What is needed: Only a number is wanted: how many lines of the entries include the string "that"?

╔══

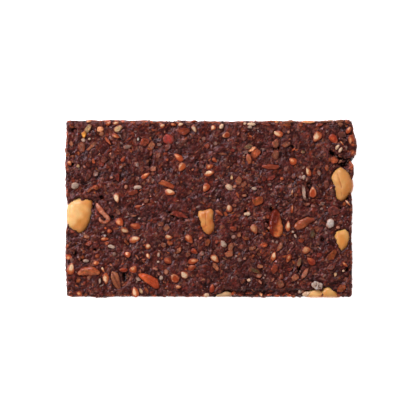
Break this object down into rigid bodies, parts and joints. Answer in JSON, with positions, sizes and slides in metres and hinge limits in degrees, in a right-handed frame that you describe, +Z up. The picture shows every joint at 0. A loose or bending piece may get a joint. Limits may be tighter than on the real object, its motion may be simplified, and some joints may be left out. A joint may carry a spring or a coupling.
{
  "type": "granola bar",
  "caption": "Flat rectangular bar of pressed seeds and chopped nuts in a dark sticky paste, with whole peanuts set in its top and edges.",
  "frame": {"origin": "middle of the flat underside", "axes": "+X along the bar's length, +Y across it, +Z up from the underside to the seeded top"},
  "size_m": [0.0817, 0.0502, 0.0106],
  "materials": {
    "paste": "dark brown sticky paste full of glossy brown seed chips and pale nut crumbs",
    "seeds": "toasted sesame seeds, tan with cream rims",
    "chips": "sticky translucent brown seed chips",
    "pale_crumbs": "pale grey nut and grain crumbs",
    "peanut": "smooth roasted peanut, cream to golden tan",
    "almond": "sticky brown almond slivers",
    "kernel": "dark red-brown sunflower kernels"
  },
  "bodies": {
    "root": {"bar": "paste", "peanut_left": "peanut", "peanut_middle": "peanut", "peanut_right": "peanut", "peanut_low_right": "peanut", "peanut_front_corner": "peanut", "peanut_front": "peanut", "peanut_front_middle": "peanut", "almond_sliver": "almond", "almond_leaf": "almond", "kernel_dark": "kernel", "kernel_covered": "kernel", "kernel_upper_left": "almond"}
  },
  "joints": []
}
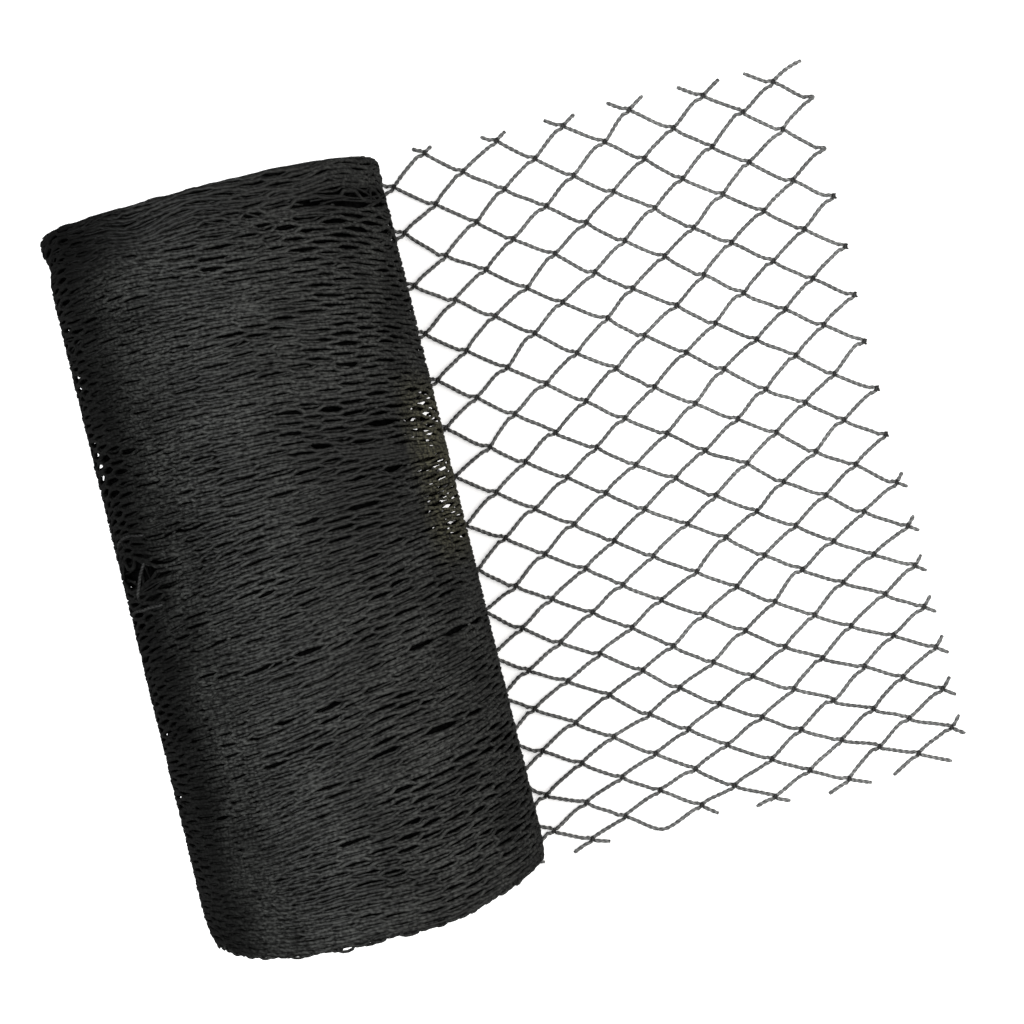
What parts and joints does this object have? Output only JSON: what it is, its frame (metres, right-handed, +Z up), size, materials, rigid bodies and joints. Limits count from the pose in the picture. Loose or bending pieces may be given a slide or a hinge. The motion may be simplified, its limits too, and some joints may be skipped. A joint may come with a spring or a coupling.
{
  "type": "bird netting roll",
  "caption": "Roll of black knotted diamond-mesh bird netting, wound on itself, with its loose end opened out flat beside it.",
  "frame": {"origin": "middle of the flat spot under the roll, on the surface that the roll lies on", "axes": "+Z up; Y along the roll's axis, +Y at its square head end; +X from the roll towards the free edge of the loose net"},
  "size_m": [0.3446, 0.3274, 0.1456],
  "materials": {
    "wound_net": "layers of collapsed black knotted net, matt with a dull plastic sheen",
    "net_twine": "twisted black polyethylene twine with a dull sheen"
  },
  "bodies": {
    "root": {"roll": "wound_net", "loose_net": "net_twine"}
  },
  "joints": []
}
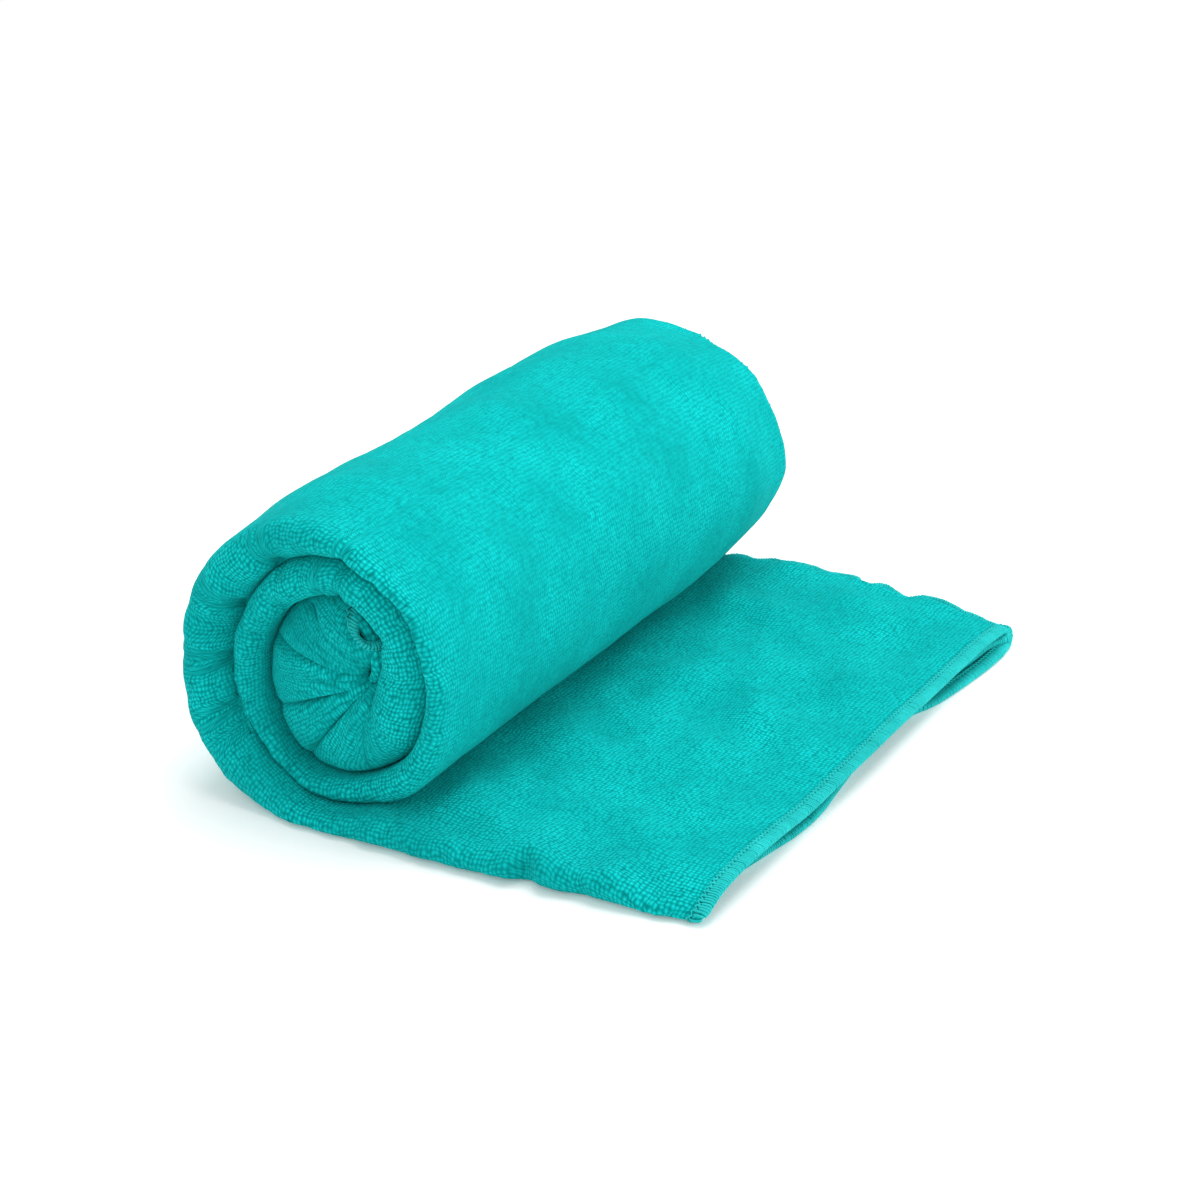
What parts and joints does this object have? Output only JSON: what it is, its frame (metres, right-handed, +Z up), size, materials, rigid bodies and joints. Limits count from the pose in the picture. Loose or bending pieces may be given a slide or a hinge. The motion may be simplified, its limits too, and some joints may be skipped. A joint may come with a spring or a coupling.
{
  "type": "quick dry towel",
  "caption": "Terry travel towel, folded lengthwise and rolled up, its overlocked loose end lying flat and able to lift.",
  "frame": {"origin": "on the floor, under the middle of the whole towel's box", "axes": "+X from the roll towards the loose end, +Y along the roll's axis away from the finished spiral end, +Z up"},
  "size_m": [0.212, 0.256, 0.11],
  "materials": {
    "terry": "turquoise microfibre terry loops, matte with a soft sheen",
    "overlock_thread": "turquoise polyester overlock thread, lightly glossy"
  },
  "bodies": {
    "roll": {"rolled_cloth": "terry", "cloth_under_roll": "terry", "near_side_overlock_rolled": "overlock_thread", "far_side_overlock_rolled": "overlock_thread", "core_end_overlock": "overlock_thread"},
    "loose_end": {"loose_end_cloth": "terry", "near_side_overlock_loose": "overlock_thread", "far_side_overlock_loose": "overlock_thread", "loose_end_overlock": "overlock_thread"}
  },
  "joints": [
    {"name": "loose_end_lift", "type": "hinge", "parent": "roll", "child": "loose_end", "pos_m": [-0.006, 0, 0.011], "axis": [0, -1, 0], "range_deg": [0, 75]}
  ]
}
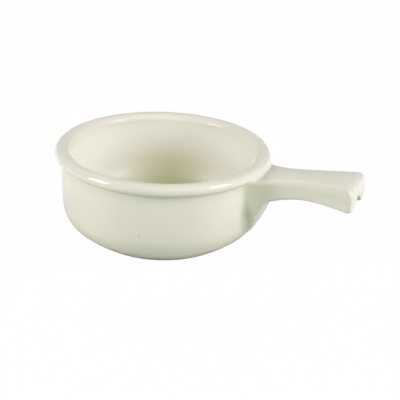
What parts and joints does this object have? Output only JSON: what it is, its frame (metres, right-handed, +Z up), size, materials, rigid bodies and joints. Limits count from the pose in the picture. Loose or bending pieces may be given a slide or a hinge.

╚══

Solution: 2